Niels H. ist bereits wegen sechs Taten zu lebenslanger Haft verurteilt worden. Er hatte Patienten Medikamente gespritzt, um absichtlich lebensbedrohliche Herzprobleme bis hin zum Herzflimmern auszulösen. Anschließend reanimierte er seine Opfer, um als Held zu erscheinen. Nach umfangreichen Exhumierungen wirft ihm die Staatsanwaltschaft inzwischen mehr als 100 Morde vor. Der Prozess um die größte Mordserie in Nachkriegsdeutschland soll im Oktober beginnen.
Die stellvertretende Stationsleiterin war bereits zusammen mit zwei Ärzten sowie dem Leiter der Intensivstation des früheren Klinikums Delmenhorst, einer weiteren Stellvertreterin und einem Krankenpfleger wegen Mitverantwortung angeklagt worden. Doch das Landgericht Oldenburg hatte lediglich Anklagen gegen die Ärzte und den Chef der Intensivstation zugelassen, hieß es. Dagegen hatte die Staatsanwaltschaft Beschwerde eingelegt.
Der Erste Strafsenat des Oberlandesgerichts habe im Fall der einen stellvertretenden Stationsleiterin der Beschwerde nun Recht gegeben, sagte eine Justizsprecherin. Die Frau hätte aufgrund ihres Verdachts Niels H. näher beobachten und sicherstellen müssen, dass von ihm keine Gefahr für die Patienten ausgehe. Diesen Pflichten sei sie nicht vollständig nachgekommen.
Zwar habe die Frau ihren unmittelbar vorgesetzten Stationsleiter über konkrete Verdachtsmomente informiert. Als dieser weitergehende Untersuchungen abgelehnt habe, hätte sich die Beschuldigte an die nächste Führungsebene wenden müssen, sagte die Sprecherin.
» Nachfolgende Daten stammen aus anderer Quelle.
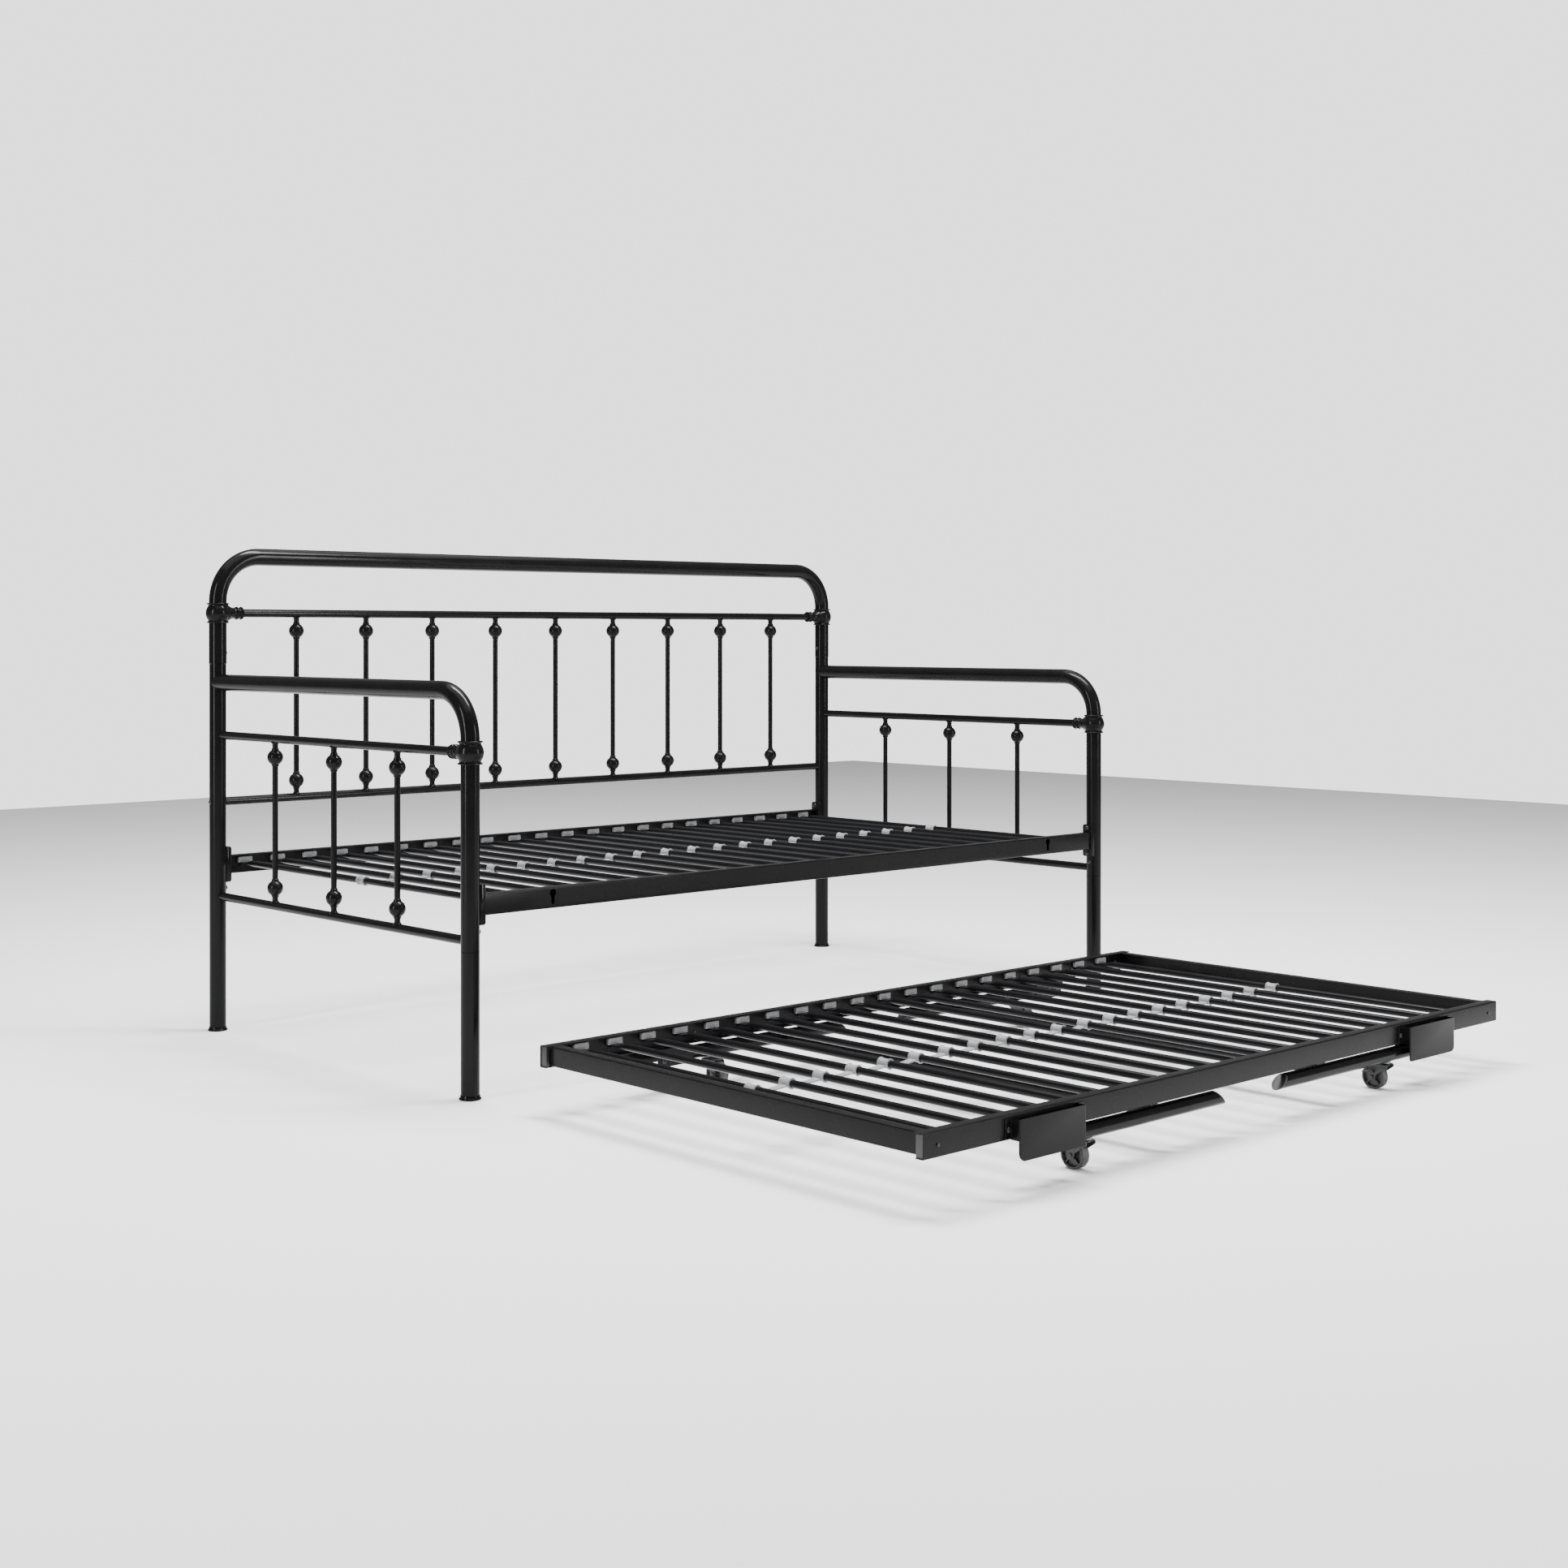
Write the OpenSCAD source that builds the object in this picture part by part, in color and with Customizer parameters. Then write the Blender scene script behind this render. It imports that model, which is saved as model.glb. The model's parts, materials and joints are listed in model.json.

Für die andere stellvertretende Stationsleiterin und den Pfleger sehe das Gericht hingegen keinen hinreichenden Tatverdacht. Diese stellvertretende Stationsleiterin sei ihren Pflichten nachgekommen, indem sie ihre erst Ende Juni 2005 gewonnenen Erkenntnisse umgehend weitergeleitet habe. Daraufhin hätten die Klinikverantwortlichen am nächsten Tag das weitere Vorgehen erörtert. Gegen den angeschuldigten Pfleger könne ebenso kein strafrechtlicher Vorwurf erhoben werden, da auch er seine rechtlichen Pflichten durch die Meldung an seine Vorgesetzten erfüllt habe.